What the director (Do the Right Thing, Malcolm X) didn’t know during the making of Miracle at St. Anna was that he had a family connection to the soldiers whose story he was telling. Private Maceo Walker—Lee’s first cousin once removed—was killed on February 10, 1945, in fighting near Cinquale Canal. His remains were never found.
The Defense POW/MIA Accounting Agency (DPAA) has been reaching out to relatives of missing soldiers in hopes of obtaining DNA and other evidence that would help identify the 50 Buffalo Soldiers (out of about 700 killed in the war) who are still unaccounted for. In early 2021, Lee received a letter from the army informing him about Walker, the son of Lee’s grandfather’s sister. Lee was flabbergasted: no one had told him about his G.I. relative—or even that his grandfather had siblings. Lee turned out to be Walker’s oldest surviving relative. “I had no idea till I got the letter!” Lee said. The DPAA revealed the story in February.
The 92nd comprised White senior officers and Black junior officers and enlisted men. When the Pentagon started trying to identify MIA Buffalo Soldiers in 2004, 53 were unaccounted for. Since then, only three cases have been closed. Six sets of remains are at a DPAA lab at Offutt Air Force Base in Nebraska, awaiting identification. Most of the rest are likely buried as unknowns at American Battle Monuments Commission cemeteries in Italy. Walker may be one.

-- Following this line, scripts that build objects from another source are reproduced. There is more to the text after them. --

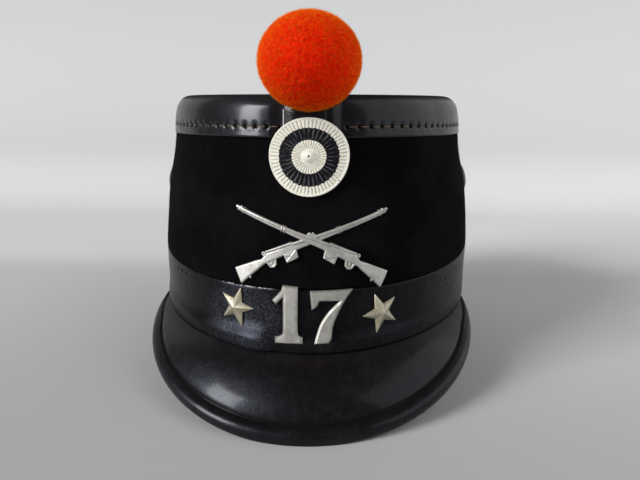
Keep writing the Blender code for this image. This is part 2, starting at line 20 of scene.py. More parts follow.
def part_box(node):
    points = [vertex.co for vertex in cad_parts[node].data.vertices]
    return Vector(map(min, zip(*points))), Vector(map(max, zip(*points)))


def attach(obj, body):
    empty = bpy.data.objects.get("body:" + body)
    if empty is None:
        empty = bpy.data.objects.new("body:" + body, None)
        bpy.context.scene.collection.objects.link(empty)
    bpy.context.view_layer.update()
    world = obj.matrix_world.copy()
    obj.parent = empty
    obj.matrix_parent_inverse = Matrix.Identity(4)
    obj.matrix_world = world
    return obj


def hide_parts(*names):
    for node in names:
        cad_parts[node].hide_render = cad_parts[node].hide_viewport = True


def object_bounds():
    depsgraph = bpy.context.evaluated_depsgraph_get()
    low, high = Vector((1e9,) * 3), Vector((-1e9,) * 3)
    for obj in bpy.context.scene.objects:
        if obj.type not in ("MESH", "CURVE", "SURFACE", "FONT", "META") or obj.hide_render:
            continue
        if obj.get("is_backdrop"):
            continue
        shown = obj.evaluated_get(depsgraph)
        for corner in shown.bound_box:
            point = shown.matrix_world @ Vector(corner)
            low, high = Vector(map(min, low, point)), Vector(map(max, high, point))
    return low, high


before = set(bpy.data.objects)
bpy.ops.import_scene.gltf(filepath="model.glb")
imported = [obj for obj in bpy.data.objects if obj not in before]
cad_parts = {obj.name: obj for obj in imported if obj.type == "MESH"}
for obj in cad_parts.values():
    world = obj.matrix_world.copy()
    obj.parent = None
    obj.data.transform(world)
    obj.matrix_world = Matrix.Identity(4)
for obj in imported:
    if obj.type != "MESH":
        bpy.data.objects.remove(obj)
cad_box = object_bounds()

MM = 0.001
CAMERA_PLACE = Vector((13.8, -304.7, 120.0)) * MM
CAMERA_AIM = Vector((1.8, 0.0, 54.8)) * MM
CAMERA_LENS = 29.25
CAMERA_ROLL = math.radians(0.3)


def linked(name, data):
    """A new object in the scene."""
    piece = bpy.data.objects.new(name, data)
    bpy.context.collection.objects.link(piece)
    return piece


camera = linked("camera", bpy.data.cameras.new("camera"))
camera.data.lens = CAMERA_LENS
camera.data.clip_start = 0.01
aim = (CAMERA_AIM - CAMERA_PLACE).to_track_quat("-Z", "Y").to_matrix().to_4x4()
camera.matrix_world = Matrix.Translation(CAMERA_PLACE) @ aim @ Matrix.Rotation(CAMERA_ROLL, 4, "Z")
bpy.context.scene.camera = camera
print("nodes:", ", ".join(sorted(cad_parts)))

# %% [markdown]
# ## Places on the hat
#
# The crown is a stack of ovals, deeper in front than behind.  Badges, stitches and seams all sit on
# its side, so one set of functions turns "so far round, so high, so far out" into a point.  They
# work on whole arrays at once, which keeps the script quick although it makes many thousands of
# points.  Lengths are millimetres, with height 0 at the lower edge of the head band.

# %% The ovals of the side
SIDE = np.array([               # height, half width, depth in front, depth behind
    (0.0, 86.5, 114.5, 93.5), (25.7, 87.0, 109.5, 93.0), (28.0, 87.1, 109.3, 92.9),
    (44.0, 85.5, 106.8, 92.0), (56.0, 84.3, 104.9, 91.2), (66.0, 82.4, 103.1, 90.3),
    (76.0, 80.0, 101.2, 89.2), (86.7, 78.6, 99.0, 88.2), (98.7, 77.9, 97.8, 87.4),
])
EASE = 3.0                      # the bends between the ovals are rounded over this height
LEAN = math.radians(2.84)       # the hat leans forward by this, standing on its two peaks
LIFT = np.array((0.0, 13.13, 33.84))


def oval(height):
    """Half width, front depth and back depth of the side at some heights."""
    return [sum(np.interp(height + d, SIDE[:, 0], column) for d in (-EASE, 0.0, EASE)) / 3.0
            for column in SIDE[:, 1:].T]


def ring_point(angle, height, out=0.0, scale=1.0):
    """Points at angles round the hat, measured from the middle of the front."""
    angle, height, out, scale = np.broadcast_arrays(angle, height, out, scale)
    half_width, front, back = oval(height)
    depth = np.where(np.cos(angle) > 0.0, front, back)
    x = (half_width + out) * scale * np.sin(angle)
    y = -(depth + out) * scale * np.cos(angle)
    return np.stack([x, y, height.astype(float)], -1)


def to_world(points):
    """From upright hat millimetres to where the leaning hat stands, in metres."""
    x, y, z = np.moveaxis(np.asarray(points, float), -1, 0)
    leaned_y = y * math.cos(LEAN) - z * math.sin(LEAN)
    leaned_z = y * math.sin(LEAN) + z * math.cos(LEAN)
    return (np.stack([x, leaned_y, leaned_z], -1) + LIFT) * MM


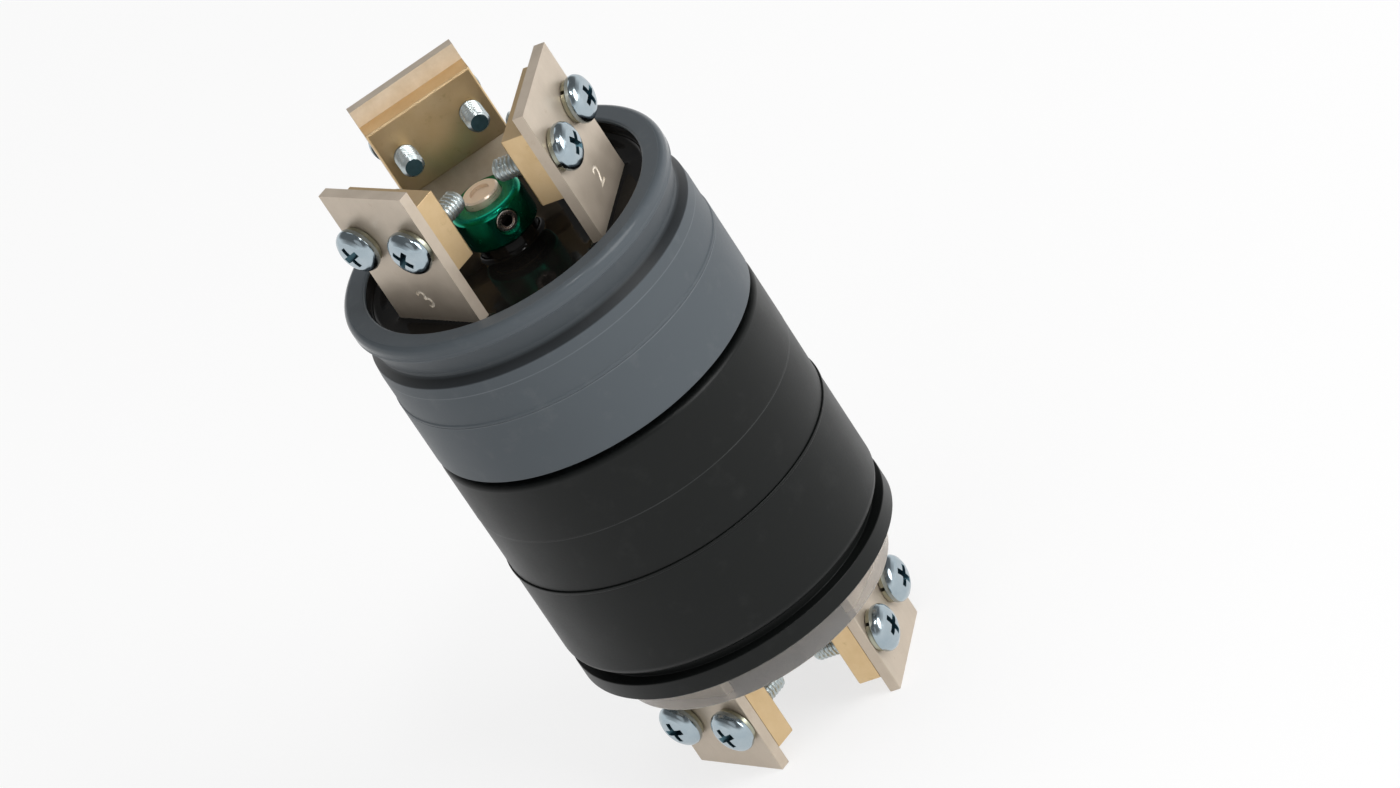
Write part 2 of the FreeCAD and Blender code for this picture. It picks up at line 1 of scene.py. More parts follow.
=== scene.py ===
"""Dresses the slip ring: materials, finer visible shapes, studio and camera.

Every CAD node gets a procedural material. The housing sections, plates, blocks, screws, washers, collar, set
screw, fill and clear disc are replaced with finer shapes inside the same box. The pin, the bush and the hidden
mechanism keep their solids. Lengths are in millimetres, which MM turns into Blender's metres, apart from the
studio's, which are in metres.
"""

import json
import math

import bmesh
import bpy
from mathutils import Matrix, Vector, noise


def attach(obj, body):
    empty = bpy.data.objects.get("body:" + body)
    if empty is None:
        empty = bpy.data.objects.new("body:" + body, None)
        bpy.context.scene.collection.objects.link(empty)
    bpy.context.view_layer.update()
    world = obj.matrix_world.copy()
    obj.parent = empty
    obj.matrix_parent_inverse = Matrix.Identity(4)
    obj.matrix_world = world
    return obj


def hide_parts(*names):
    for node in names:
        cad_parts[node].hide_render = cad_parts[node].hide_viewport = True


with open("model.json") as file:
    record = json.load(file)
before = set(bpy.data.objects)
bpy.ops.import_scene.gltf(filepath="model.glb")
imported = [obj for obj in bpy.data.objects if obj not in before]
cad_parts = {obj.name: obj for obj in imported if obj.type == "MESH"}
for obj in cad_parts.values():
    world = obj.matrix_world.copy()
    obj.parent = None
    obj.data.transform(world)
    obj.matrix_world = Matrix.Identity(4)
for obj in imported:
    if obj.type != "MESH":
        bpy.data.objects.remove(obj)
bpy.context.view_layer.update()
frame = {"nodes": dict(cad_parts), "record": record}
nodes = frame["nodes"]
slot_of = {part["node"]: part["material_slot"] for part in frame["record"]["subparts"]}

MM = 0.001

# Angle of each terminal, in degrees round +Z
TERMINALS = {1: 90.0, 2: 330.0, 3: 210.0}

# Levels above the ends of the lower plates
CLEAR_LOW, CLEAR_TOP = 19.8, 26.56
FLANGE_LOW, BEARING_FLOOR, NECK_LOW, BODY_LOW, RACE_TOP = 26.6, 28.5, 30.4, 32.3, 33.5
LOWER_SEAM, LOWER_WALL, LOWER_WALL_TOP = 53.1, 54.3, 56.3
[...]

“To be in Italy, to do this film, to honor the 92nd Division and be in the area where this battle took place and my cousin, Maceo A. Walker, died at 20 years old, that’s the spirits there,” Lee said. Walker, he added, “reached out to me and said, ‘Spike, I want you to know I existed, and I want you to spread the word and let the world know that I existed. I was 20 years old, enlisted, and died in Italy, World War II, fighting for democracy. The red, white, and blue.’